Kerry suggested to the audience that Bush may try to keep some of them from voting. "What they did in Florida in 2000, some say they may be planning to do this year in battleground states all across this country," Kerry said. "Well, we are here to let them know that we will fight tooth and nail to make sure that, this time, every vote is counted and every vote counts."

The Kerry campaign is planning ads for black-owned TV stations, making good on a promise earlier this year to disgruntled members of the CBC. The Democratic National Committee started running a radio ad on Friday accusing Bush of doing little for black voters.

Earlier in the day, Kerry's running mate, Sen.
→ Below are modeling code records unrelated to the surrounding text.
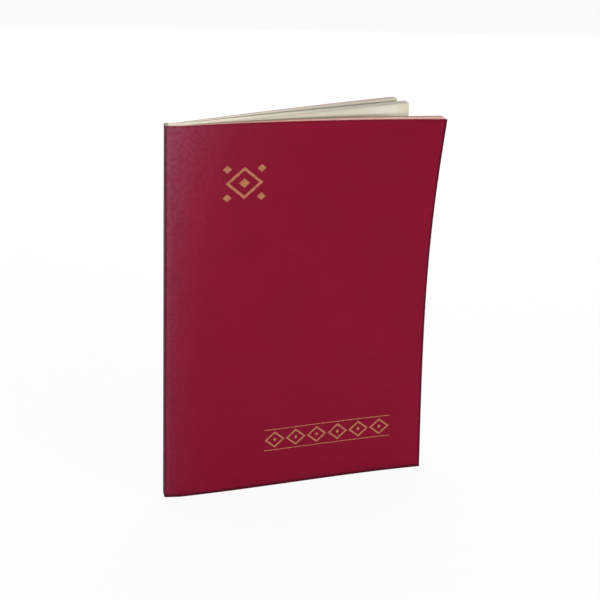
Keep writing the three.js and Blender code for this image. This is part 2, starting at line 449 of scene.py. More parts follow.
# Ledger paper: feint rows, red column rules and fine cash columns, with the head of the page left blank.
# A sheet's place is its distance in from the fore-edge, its height, and 1 on a left-hand page.
def ledgerPaper(name, headPair, headShift):
    finish = Finish(name)
    look = pageLook
    place = finish.placeOnSheet()
    inward, up, leftHand = finish.parts(place)
    pageReach = (sheets["leafWidth"] - folds["x"]) * mm - look["fromFold"]
    half = look["lineHalf"]
    # The left edge is the fore-edge on a left-hand page, and by the fold on a right-hand one
    fromLeft = (pageReach - inward) * (1 - leftHand) + inward * leftHand

    def lineEvery(value, pitch):
        return value.maths("PINGPONG", pitch / 2) < half

    def lineAt(value, position):
        return value.maths("COMPARE", position, half)

    below = up < look["headRule"]
    rows = lineEvery(up - look["lowestRow"], look["rowPitch"]) * below
    rows = rows * (up > look["lowestRow"] - 2 * half)
    cash = lineEvery(fromLeft - look["cashFrom"], look["cashPitch"]) * below
    cash = cash * (fromLeft > look["cashFrom"])
    red = lineAt(up, look["headRule"]) + lineAt(up, look["headRule"] + look["headRuleGap"])
    for position in look["singleRules"] + look["doubleRules"]:
        red = red + lineAt(fromLeft, position * mm) * below
    for position in look["doubleRules"]:
        red = red + lineAt(fromLeft, position * mm + look["doubleGap"]) * below

    fibres = finish.noise(finish.stretched(place, (1, 1.7, 1)), *look["fibres"])
    clouds = finish.noise(place, *look["clouds"])
    width = look["edgeWidth"]
    inner = finish.rise(bookHeight * mm - up, 0, width) * finish.rise(up, 0, width)
    inner = inner * finish.rise(inward, -width, look["foreEdgeWidth"])
    faint = finish.rise(fibres, *look["fibreRange"]) * 0.4 + 0.45
    colour = finish.painted(
        look["paper"],
        (finish.rise(clouds, *look["cloudRange"]), look["paperWarm"]),
        ((1 - inner) * look["handled"], look["edge"]),
        (rows * faint * look["rowInk"], look["feint"]),
        (cash * faint * look["cashInk"], look["feint"]),
        (red * faint * look["redInk"], look["red"]),
    )
    colour = cutEdges(finish, colour, inward, up, headPair, headShift, look["cutPair"])
    rough = look["roughness"] + fibres * 0.12
    bump = finish.bump(0.25, 0.02 * mm, fibres)
    return finish.surface(colour, rough, bump, look["specular"])


endpaperLook = {
    "cream": (226, 217, 199),
    "warm": (220, 209, 188),
    "fleck": (188, 170, 138),
    "browned": (204, 188, 158),
    "brownedWidth": 9 * mm,
    "brownedWander": 12 * mm,
    "laidPitch": 1.1 * mm,
    "laidRelief": 0.35,
    "fibres": (700, 5, 0.7),
    "clouds": (45, 5, 0.7),
    "pulp": (2600, 2, 0.5),
    "fleckRange": (0.66, 0.78),
    "roughness": 0.8,
}


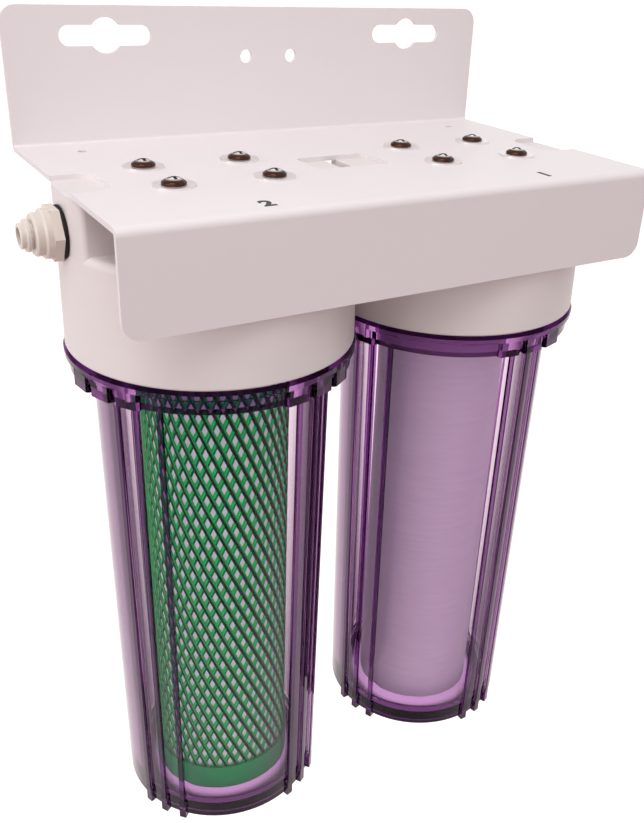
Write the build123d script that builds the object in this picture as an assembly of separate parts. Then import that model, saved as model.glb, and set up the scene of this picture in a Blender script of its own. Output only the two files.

John Edwards (N.C.), spoke at the CBC's prayer breakfast, delivering an elegiac and subdued speech that recalled the "unity" of the nation after the attacks of Sept. 11, 2001, and referred to the presidential campaign only in passing.

Edwards repeatedly urged his listeners to "walk with me through this day," and he went on to describe several unnamed family members and friends of Sept. 11 victims as they marked the third anniversary of the attacks.

"Today, a crowd gathers in front of their church," Edwards said. "It is a town where so many -- 53 -- were taken before their time. . . . Today, they are there to ring a new church bell."

He alluded only briefly to the presidential campaign, when he repeatedly called for "one America" -- evoking his campaign theme. On the stump, Edwards routinely says the nation is divided between "two Americas" -- one for the wealthy and connected, and one for everyone else -- and he pledges to unite the two.

"This season of hope should not and does not have to end tomorrow," Edwards said. "We do not have to wait for yet another anniversary to come and go. We know what we want in this country. We want that one America."

The friendly audience of African American political leaders matched Edwards's somber restraint throughout the speech, applauding only three times. They were silent until about two-thirds of the way through his 20-minute speech, when Edwards described "a young boy who always sits at the back of the classroom, who still can't read the basic instructions."

"Let's build him a school that's a palace for learning, so no child is ever afraid to ask for help," Edwards said, to polite applause.

Some Democrats have expressed concern over the past week that Kerry and Edwards are not returning the harsh blows that Bush and Vice President Cheney, the Republican team, have leveled at Kerry recently.

This morning, Edwards begins a five-day, eight-state campaign swing through the West and Midwest, including stops in New Mexico, Nevada, Oregon, Ohio and Kentucky. Kerry will head to Wisconsin tomorrow night, and then to Ohio and Michigan on Tuesday.